6. Test settings masking the real phase
Issue reproducers sometimes use settings like opt_level=none, yet still hit canonicalization or legalization code that performs local rewrites. Do not assume the bug lives only in high-level optimization passes.
FAQ
Why does this happen even when opt_level=none is set?
Because Cranelift still performs required IR normalization, legalization, and peephole-style simplifications outside aggressive optimization levels. The failing rewrite can live in one of those always-on phases.
Is the correct fix to disable bxor_not optimization for all vectors?
No. That is a safe short-term fix, not necessarily the best long-term one. The better solution is to make the transform vector-aware so it works without assuming a 64-bit backing representation.
How do I know whether the bug is in icmp or bxor_not?
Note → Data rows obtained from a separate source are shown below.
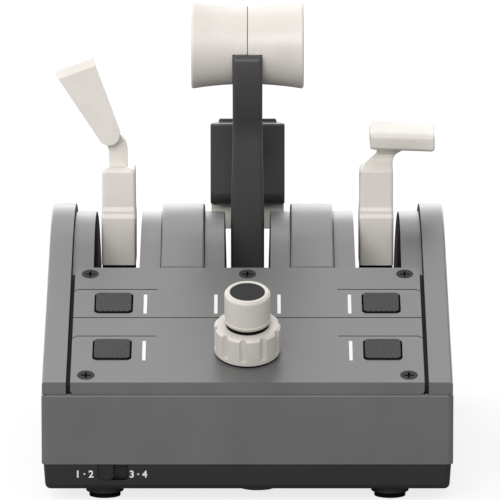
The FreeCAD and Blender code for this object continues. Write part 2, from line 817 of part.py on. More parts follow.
def make_lever_channel(name, centre, inner, outer):
    """Trough for one lever: two shoulders, a floor with the drum opening, open at the back."""
    body = new_body(name)
    slab(body, hump_outline("shoulder_drop", "cover_front", "seam"), inner, outer)
    slot = ("(%s) - slot_width/2" % centre, "(%s) + slot_width/2" % centre)
    trough = new_sketch(body, "XZ", "-rear")
    crest = "hump_z + hump_radius - shoulder_drop"
    foot = "(slot_width/2 - (%s - floor_top)*tan(slot_draft))" % crest
    top = "(slot_width/2 + shoulder_drop*tan(slot_draft))"
    outline(trough, [
        ("(%s) - %s" % (centre, foot), "floor_top"), ("(%s) + %s" % (centre, foot), "floor_top"),
        ("(%s) + %s" % (centre, top), "hump_z + hump_radius"), ("(%s) - %s" % (centre, top), "hump_z + hump_radius"),
    ])
    pocket(trough, "rear - cover_front - wall")
    opening = new_sketch(body, "YZ", slot[0])
    circle(opening, "pivot_y", "pivot_height", "drum_radius + drum_gap")
    pocket(opening, "slot_width")
    hollow = hump_outline("shoulder_drop + wall", "cover_front + wall", "seam")
    slab(body, hollow, "(%s) + skin" % inner, "%s - skin" % slot[0], cut=True)
    slab(body, hollow, "%s + skin" % slot[1], "(%s) - skin" % outer, cut=True)
    return body


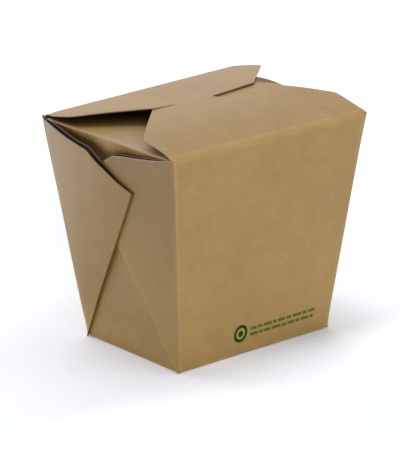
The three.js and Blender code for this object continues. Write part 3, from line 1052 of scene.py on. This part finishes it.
FLOOR_COLOUR, GRAIN = (0.88, 0.918, 0.965), 0.985
FLOOR_REACH = 3.0
FLOOR_DROP = 0.00005
WHITE = (1, 1, 1)

# Painted light: the floor is painted, and glows, cooler right in front of the box, against the warm light
# that the box throws there
COOL_GLOW, COOL_PAPER = (0.98, 1.01, 1.09), (0.97, 1.0, 1.035)
COOL_LEFT_RANGE, COOL_RIGHT_RANGE, COOL_FRONT_RANGE = (-0.06, 0.0), (0.015, 0.05), (-0.02, -0.034)

# The floor's own glow is painted light, which keeps it as white as in the photo: more in front and behind,
# and a painted contact shadow, with less glow, along the right part of the front panel's foot
GLOW = 0.19
FRONT_GLOW_RANGE, FRONT_GLOW = (-0.036, -0.07), (0.25, 0.09)
FRONT_FADE_RANGE = (-0.08, -0.13)
BACK_GLOW_RANGE, BACK_GLOW = (0.035, 0.1), 0.15
CONTACT_LEFT_RANGE, CONTACT_RIGHT_RANGE = (-0.02, 0.03), (0.05, 0.08)
CONTACT_RANGE, CONTACT_SHADE = (-0.054, -0.036), 0.17

# The room's light: direction, cosines where it begins and where it is full, strength, whether only low down
DIAGONAL = 0.7071
ROOM_LIGHT = [
    ((0, 0, 1), 0.35, 0.9, 0.02, False),
    ((1, 0, 0), 0.1, 0.8, 0.91, True),
    ((0, -DIAGONAL, DIAGONAL), 0.6, 0.95, 1.13, False),
    ((DIAGONAL, 0, DIAGONAL), 0.6, 0.95, 0.07, False),
    ((0, DIAGONAL, DIAGONAL), 0.6, 0.95, 1.71, False),
]
LOW_DOWN_RANGE = (0.8, 0.35)
LAMP_TARGET = Vector((0, 0, 0.08))
TINT_RANGE, FRONT_TINT, BACK_TINT = (0.1, 0.6), (1.0, 0.985, 0.995), (0.98, 0.965, 1.055)

# The camera is fitted to the box's corners, for an image of 410 by 450
AZIMUTH, ELEVATION, ROLL = math.radians(-39.466), math.radians(18.324), math.radians(-0.962)
CAMERA_PLACE = Vector((-0.775556, -0.941236, 0.454109))
FOCAL_PIXELS = 2905.15
IMAGE_HEIGHT = 450
SENSOR = 36


def towards(azimuth, elevation):
    """Unit vector from the box towards a place, at an azimuth from the front and an elevation."""
    level = math.cos(elevation)
    return Vector((math.sin(azimuth) * level, -math.cos(azimuth) * level, math.sin(elevation)))


def floor_with_painted_light():
    material, nt, shader, coords = new_material("floor_with_painted_light")
    grain = noise(nt, coords, scale=40, detail=3)
    paper = mix_colour(nt, ramp(nt, 0.3, 0.7, grain), FLOOR_COLOUR, tuple(c * GRAIN for c in FLOOR_COLOUR))
    preset(shader, {"Roughness": 0.9, "Specular IOR Level": 0.1})
    x, y = axes(nt, coords)[:2]
    cool = times(nt, ramp(nt, *COOL_LEFT_RANGE, x), ramp(nt, *COOL_RIGHT_RANGE, x, 1, 0))
    cool = times(nt, cool, ramp(nt, *COOL_FRONT_RANGE, y))
    nt.links.new(mix_colour(nt, cool, WHITE, COOL_GLOW), shader.inputs["Emission Color"])
    paper = vector_math(nt, "MULTIPLY", paper, 1, mix_colour(nt, cool, WHITE, COOL_PAPER))
    nt.links.new(paper, shader.inputs["Base Color"])

    front = times(nt, ramp(nt, *FRONT_GLOW_RANGE, y), ramp(nt, *FRONT_FADE_RANGE, y, *FRONT_GLOW))
    level = plus(nt, front, GLOW)
    level = plus(nt, level, ramp(nt, *BACK_GLOW_RANGE, y, 0, BACK_GLOW))
    # Painted contact shadow: less glow along the right part of the front panel's foot
    painted_contact_shadow = times(nt, ramp(nt, *CONTACT_LEFT_RANGE, x), ramp(nt, *CONTACT_RIGHT_RANGE, x, 1, 0))
    painted_contact_shadow = times(nt, painted_contact_shadow, ramp(nt, *CONTACT_RANGE, y, 0, CONTACT_SHADE))
    nt.links.new(math_node(nt, "SUBTRACT", level, painted_contact_shadow, clamp=True), shader.inputs["Emission Strength"])
    return material


def glow(nt, direction, axis, low, high, strength, low_down):
    """Light from one part of the room. Low down, it fades out towards the ceiling."""
    facing = nt.nodes.new("ShaderNodeVectorMath")
    facing.operation = "DOT_PRODUCT"
    facing.inputs[1].default_value = axis
    nt.links.new(direction, facing.inputs[0])
    level = times(nt, ramp(nt, low, high, facing.outputs["Value"], kind="SMOOTHSTEP"), strength)
    if low_down:
        fade = ramp(nt, *LOW_DOWN_RANGE, axes(nt, direction)["Z"], kind="SMOOTHSTEP")
        level = times(nt, fade, level)
    return level


def softbox(name, azimuth, elevation, distance, size, power):
    data = bpy.data.lights.new(name, "AREA")
    data.shape = "DISK"
    data.size = size
    data.energy = power
    lamp = new_object(name, data)
    back = towards(math.radians(azimuth), math.radians(elevation))
    lamp.location = LAMP_TARGET + back * distance
    lamp.rotation_mode = "QUATERNION"
    lamp.rotation_quaternion = (-back).to_track_quat("-Z", "Y")


def studio_world():
    world = bpy.data.worlds.new("studio")
    bpy.context.scene.world = world
    world.use_nodes = True
    room = world.node_tree
    direction = room.nodes.new("ShaderNodeTexCoord").outputs["Generated"]
    total = 0.0
    for light in ROOM_LIGHT:
        total = plus(room, total, glow(room, direction, *light))
    room.links.new(total, room.nodes["Background"].inputs["Strength"])
    tint = mix_colour(room, ramp(room, *TINT_RANGE, axes(room, direction)["Y"]), FRONT_TINT, BACK_TINT)
    room.links.new(tint, room.nodes["Background"].inputs["Color"])


def photo_camera():
    back = towards(AZIMUTH, ELEVATION)
    right = Vector((0, 0, 1)).cross(back).normalized()
    up = back.cross(right)
    rolled_right = math.cos(ROLL) * right + math.sin(ROLL) * up
    rolled_up = -math.sin(ROLL) * right + math.cos(ROLL) * up
    data = bpy.data.cameras.new("camera")
    data.sensor_width = SENSOR
    data.lens = FOCAL_PIXELS * SENSOR / IMAGE_HEIGHT
    data.clip_start = 0.05
    data.clip_end = 20
    camera = new_object("camera", data)
    turn = Matrix((rolled_right, rolled_up, back)).transposed()
    camera.matrix_world = Matrix.Translation(CAMERA_PLACE) @ turn.to_4x4()
    bpy.context.scene.camera = camera


corners = [(x * FLOOR_REACH, y * FLOOR_REACH, 0) for x, y in ((-1, -1), (1, -1), (1, 1), (-1, 1))]
floor = new_object("floor", new_mesh("floor", corners, [(0, 1, 2, 3)], [(floor_with_painted_light(), 1)]))
floor.location.z = -FLOOR_DROP

studio_world()
softbox("key", azimuth=-60, elevation=62, distance=1.4, size=0.4, power=0.35)
photo_camera()
bpy.context.scene.view_settings.view_transform = "Standard"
Usually neither instruction is inherently broken. The problem is the optimization rule connecting them. Trace the rewrite that fires immediately before the unimplemented >64 bits error and inspect any helper that materializes constants or masks.
The practical resolution is straightforward: identify the scalar-only rewrite, guard it for unsupported widths, and then replace it with lane-wise logic if SIMD optimization is still desired. That fixes the crash, preserves correctness, and gives you a clean path to a proper wide-type optimization later.